Data entries ->
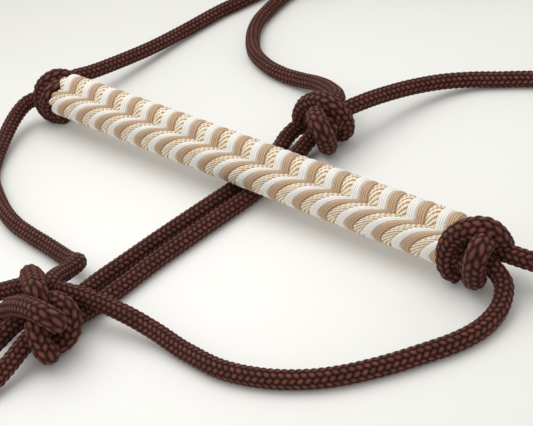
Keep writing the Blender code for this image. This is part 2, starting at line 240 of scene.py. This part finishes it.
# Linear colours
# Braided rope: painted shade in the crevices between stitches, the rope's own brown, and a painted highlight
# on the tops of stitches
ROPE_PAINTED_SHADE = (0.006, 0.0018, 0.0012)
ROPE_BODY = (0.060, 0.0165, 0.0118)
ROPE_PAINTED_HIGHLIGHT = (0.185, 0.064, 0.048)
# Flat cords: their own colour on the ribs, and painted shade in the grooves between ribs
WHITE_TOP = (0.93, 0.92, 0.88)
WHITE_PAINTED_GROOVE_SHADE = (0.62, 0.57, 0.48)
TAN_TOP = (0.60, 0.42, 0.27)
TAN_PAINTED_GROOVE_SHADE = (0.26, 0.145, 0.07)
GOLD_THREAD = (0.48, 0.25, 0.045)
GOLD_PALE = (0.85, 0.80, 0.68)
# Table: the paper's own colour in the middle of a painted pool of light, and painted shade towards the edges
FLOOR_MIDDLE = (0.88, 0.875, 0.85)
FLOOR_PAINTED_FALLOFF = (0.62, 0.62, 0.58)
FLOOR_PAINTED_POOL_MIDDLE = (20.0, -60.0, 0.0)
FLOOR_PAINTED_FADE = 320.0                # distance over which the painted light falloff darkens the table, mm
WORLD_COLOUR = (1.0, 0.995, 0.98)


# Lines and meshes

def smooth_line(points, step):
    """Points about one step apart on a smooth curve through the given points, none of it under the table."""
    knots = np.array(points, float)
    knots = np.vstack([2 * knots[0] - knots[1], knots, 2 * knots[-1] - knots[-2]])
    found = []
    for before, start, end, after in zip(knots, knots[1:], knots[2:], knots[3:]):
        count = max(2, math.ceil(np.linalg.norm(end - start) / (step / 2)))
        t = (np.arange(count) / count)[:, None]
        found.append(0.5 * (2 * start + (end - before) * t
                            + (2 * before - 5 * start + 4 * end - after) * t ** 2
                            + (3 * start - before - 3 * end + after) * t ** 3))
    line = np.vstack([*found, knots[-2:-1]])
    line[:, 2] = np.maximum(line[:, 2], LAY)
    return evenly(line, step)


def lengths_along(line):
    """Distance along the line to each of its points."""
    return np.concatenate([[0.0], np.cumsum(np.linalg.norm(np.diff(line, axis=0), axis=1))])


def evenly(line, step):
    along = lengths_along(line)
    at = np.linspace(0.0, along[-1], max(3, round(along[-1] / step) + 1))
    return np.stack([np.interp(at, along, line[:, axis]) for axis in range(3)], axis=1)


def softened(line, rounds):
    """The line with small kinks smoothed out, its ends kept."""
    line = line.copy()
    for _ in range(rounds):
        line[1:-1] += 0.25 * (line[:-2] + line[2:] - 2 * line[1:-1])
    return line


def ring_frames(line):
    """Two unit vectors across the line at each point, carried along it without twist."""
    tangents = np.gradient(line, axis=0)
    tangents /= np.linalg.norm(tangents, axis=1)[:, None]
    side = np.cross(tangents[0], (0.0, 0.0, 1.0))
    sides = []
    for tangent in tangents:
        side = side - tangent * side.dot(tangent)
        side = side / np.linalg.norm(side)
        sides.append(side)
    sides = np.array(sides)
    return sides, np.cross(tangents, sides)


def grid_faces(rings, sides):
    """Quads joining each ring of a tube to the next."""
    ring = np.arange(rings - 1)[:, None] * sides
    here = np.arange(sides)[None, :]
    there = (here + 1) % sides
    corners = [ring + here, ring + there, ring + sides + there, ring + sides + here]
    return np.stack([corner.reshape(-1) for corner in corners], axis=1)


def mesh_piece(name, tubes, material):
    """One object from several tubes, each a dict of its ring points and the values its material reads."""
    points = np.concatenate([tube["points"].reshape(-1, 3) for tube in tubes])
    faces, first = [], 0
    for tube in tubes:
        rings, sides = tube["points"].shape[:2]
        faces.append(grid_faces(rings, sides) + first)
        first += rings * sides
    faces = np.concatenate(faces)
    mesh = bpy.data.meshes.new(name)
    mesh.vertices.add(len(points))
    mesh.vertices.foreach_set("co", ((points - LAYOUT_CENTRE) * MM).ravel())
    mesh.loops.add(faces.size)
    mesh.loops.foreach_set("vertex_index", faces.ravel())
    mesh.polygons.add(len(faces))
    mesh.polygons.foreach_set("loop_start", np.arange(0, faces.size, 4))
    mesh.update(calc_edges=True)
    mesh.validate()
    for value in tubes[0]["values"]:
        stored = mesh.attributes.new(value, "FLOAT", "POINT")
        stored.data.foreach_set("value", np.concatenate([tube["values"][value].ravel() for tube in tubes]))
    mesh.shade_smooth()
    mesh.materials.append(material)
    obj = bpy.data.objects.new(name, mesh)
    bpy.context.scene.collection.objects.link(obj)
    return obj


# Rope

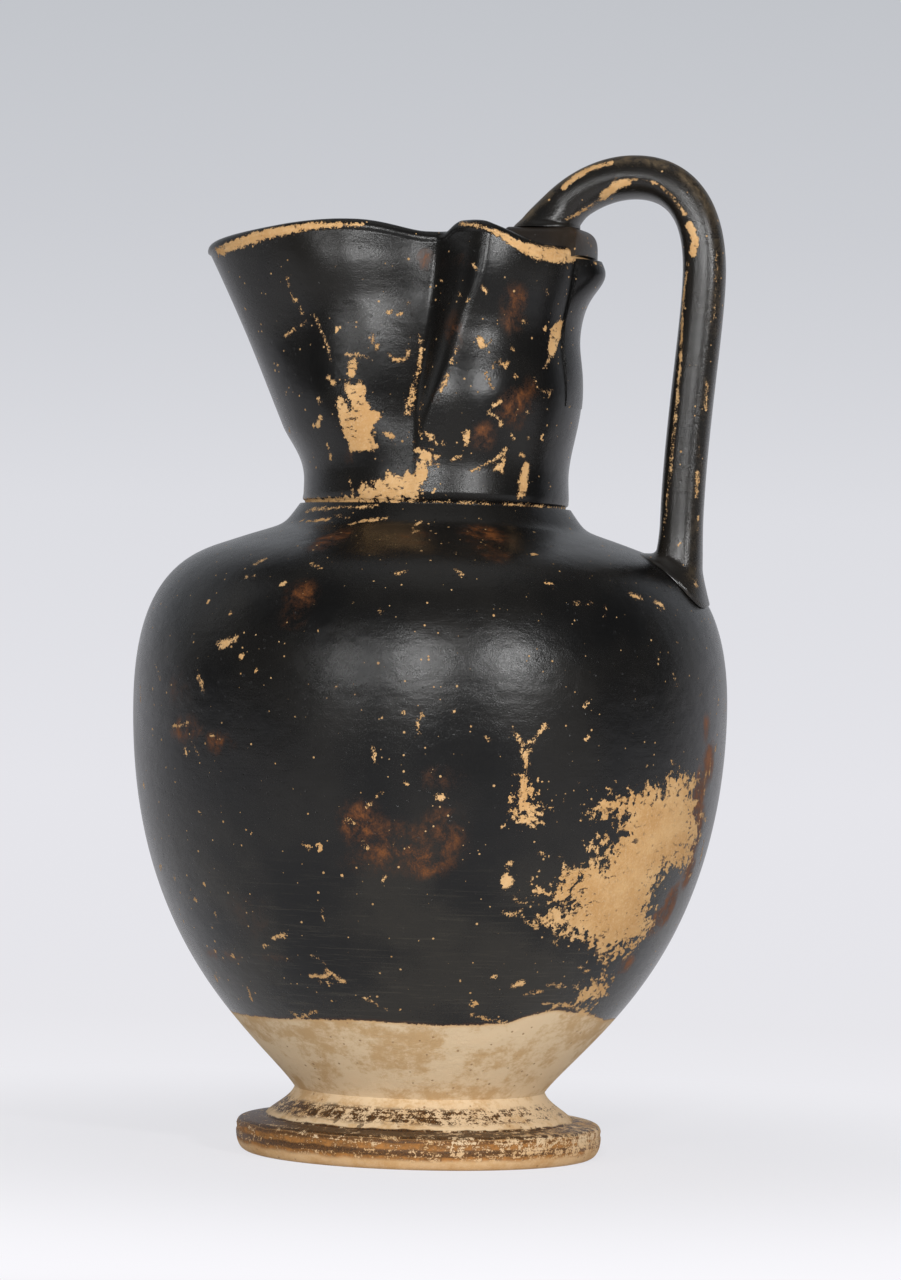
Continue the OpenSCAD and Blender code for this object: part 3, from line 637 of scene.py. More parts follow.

What you will do ->
Each line above is to be repeated exactly.

Solved problem ->
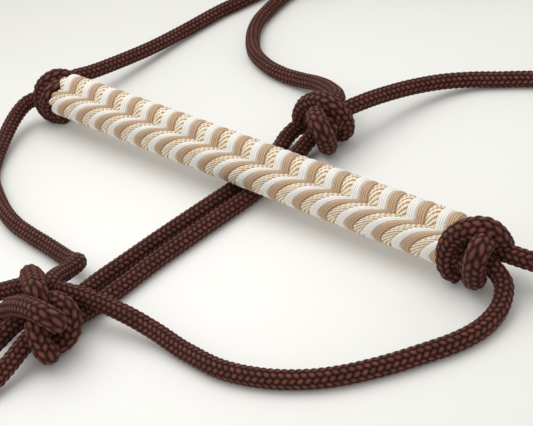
Keep writing the Blender code for this image. This is part 2, starting at line 240 of scene.py. This part finishes it.
# Linear colours
# Braided rope: painted shade in the crevices between stitches, the rope's own brown, and a painted highlight
# on the tops of stitches
ROPE_PAINTED_SHADE = (0.006, 0.0018, 0.0012)
ROPE_BODY = (0.060, 0.0165, 0.0118)
ROPE_PAINTED_HIGHLIGHT = (0.185, 0.064, 0.048)
# Flat cords: their own colour on the ribs, and painted shade in the grooves between ribs
WHITE_TOP = (0.93, 0.92, 0.88)
WHITE_PAINTED_GROOVE_SHADE = (0.62, 0.57, 0.48)
TAN_TOP = (0.60, 0.42, 0.27)
TAN_PAINTED_GROOVE_SHADE = (0.26, 0.145, 0.07)
GOLD_THREAD = (0.48, 0.25, 0.045)
GOLD_PALE = (0.85, 0.80, 0.68)
# Table: the paper's own colour in the middle of a painted pool of light, and painted shade towards the edges
FLOOR_MIDDLE = (0.88, 0.875, 0.85)
FLOOR_PAINTED_FALLOFF = (0.62, 0.62, 0.58)
FLOOR_PAINTED_POOL_MIDDLE = (20.0, -60.0, 0.0)
FLOOR_PAINTED_FADE = 320.0                # distance over which the painted light falloff darkens the table, mm
WORLD_COLOUR = (1.0, 0.995, 0.98)


# Lines and meshes

def smooth_line(points, step):
    """Points about one step apart on a smooth curve through the given points, none of it under the table."""
    knots = np.array(points, float)
    knots = np.vstack([2 * knots[0] - knots[1], knots, 2 * knots[-1] - knots[-2]])
    found = []
    for before, start, end, after in zip(knots, knots[1:], knots[2:], knots[3:]):
        count = max(2, math.ceil(np.linalg.norm(end - start) / (step / 2)))
        t = (np.arange(count) / count)[:, None]
        found.append(0.5 * (2 * start + (end - before) * t
                            + (2 * before - 5 * start + 4 * end - after) * t ** 2
                            + (3 * start - before - 3 * end + after) * t ** 3))
    line = np.vstack([*found, knots[-2:-1]])
    line[:, 2] = np.maximum(line[:, 2], LAY)
    return evenly(line, step)


def lengths_along(line):
    """Distance along the line to each of its points."""
    return np.concatenate([[0.0], np.cumsum(np.linalg.norm(np.diff(line, axis=0), axis=1))])


def evenly(line, step):
    along = lengths_along(line)
    at = np.linspace(0.0, along[-1], max(3, round(along[-1] / step) + 1))
    return np.stack([np.interp(at, along, line[:, axis]) for axis in range(3)], axis=1)


def softened(line, rounds):
    """The line with small kinks smoothed out, its ends kept."""
    line = line.copy()
    for _ in range(rounds):
        line[1:-1] += 0.25 * (line[:-2] + line[2:] - 2 * line[1:-1])
    return line


def ring_frames(line):
    """Two unit vectors across the line at each point, carried along it without twist."""
    tangents = np.gradient(line, axis=0)
    tangents /= np.linalg.norm(tangents, axis=1)[:, None]
    side = np.cross(tangents[0], (0.0, 0.0, 1.0))
    sides = []
    for tangent in tangents:
        side = side - tangent * side.dot(tangent)
        side = side / np.linalg.norm(side)
        sides.append(side)
    sides = np.array(sides)
    return sides, np.cross(tangents, sides)


def grid_faces(rings, sides):
    """Quads joining each ring of a tube to the next."""
    ring = np.arange(rings - 1)[:, None] * sides
    here = np.arange(sides)[None, :]
    there = (here + 1) % sides
    corners = [ring + here, ring + there, ring + sides + there, ring + sides + here]
    return np.stack([corner.reshape(-1) for corner in corners], axis=1)


def mesh_piece(name, tubes, material):
    """One object from several tubes, each a dict of its ring points and the values its material reads."""
    points = np.concatenate([tube["points"].reshape(-1, 3) for tube in tubes])
    faces, first = [], 0
    for tube in tubes:
        rings, sides = tube["points"].shape[:2]
        faces.append(grid_faces(rings, sides) + first)
        first += rings * sides
    faces = np.concatenate(faces)
    mesh = bpy.data.meshes.new(name)
    mesh.vertices.add(len(points))
    mesh.vertices.foreach_set("co", ((points - LAYOUT_CENTRE) * MM).ravel())
    mesh.loops.add(faces.size)
    mesh.loops.foreach_set("vertex_index", faces.ravel())
    mesh.polygons.add(len(faces))
    mesh.polygons.foreach_set("loop_start", np.arange(0, faces.size, 4))
    mesh.update(calc_edges=True)
    mesh.validate()
    for value in tubes[0]["values"]:
        stored = mesh.attributes.new(value, "FLOAT", "POINT")
        stored.data.foreach_set("value", np.concatenate([tube["values"][value].ravel() for tube in tubes]))
    mesh.shade_smooth()
    mesh.materials.append(material)
    obj = bpy.data.objects.new(name, mesh)
    bpy.context.scene.collection.objects.link(obj)
    return obj


# Rope

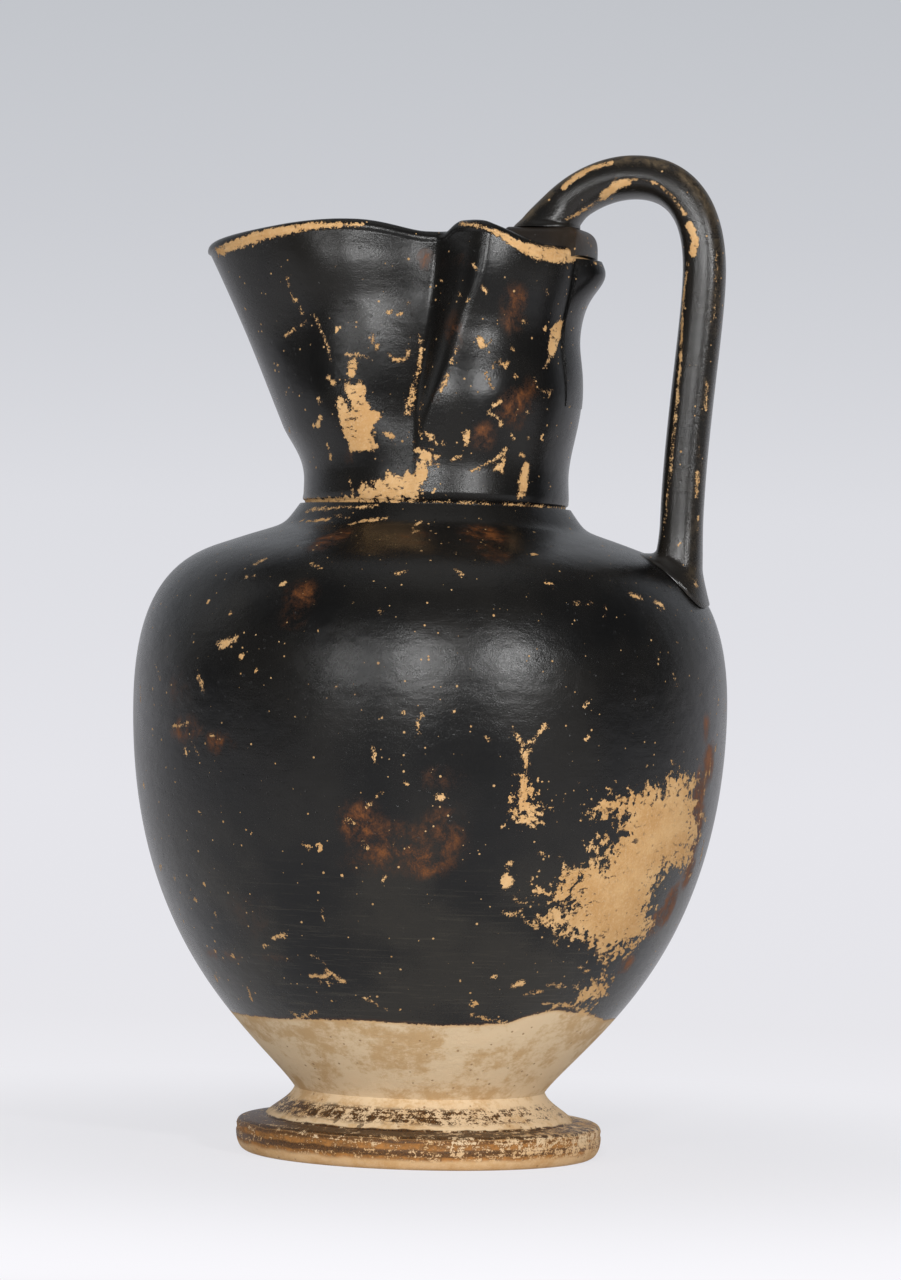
Continue the OpenSCAD and Blender code for this object: part 3, from line 637 of scene.py. More parts follow.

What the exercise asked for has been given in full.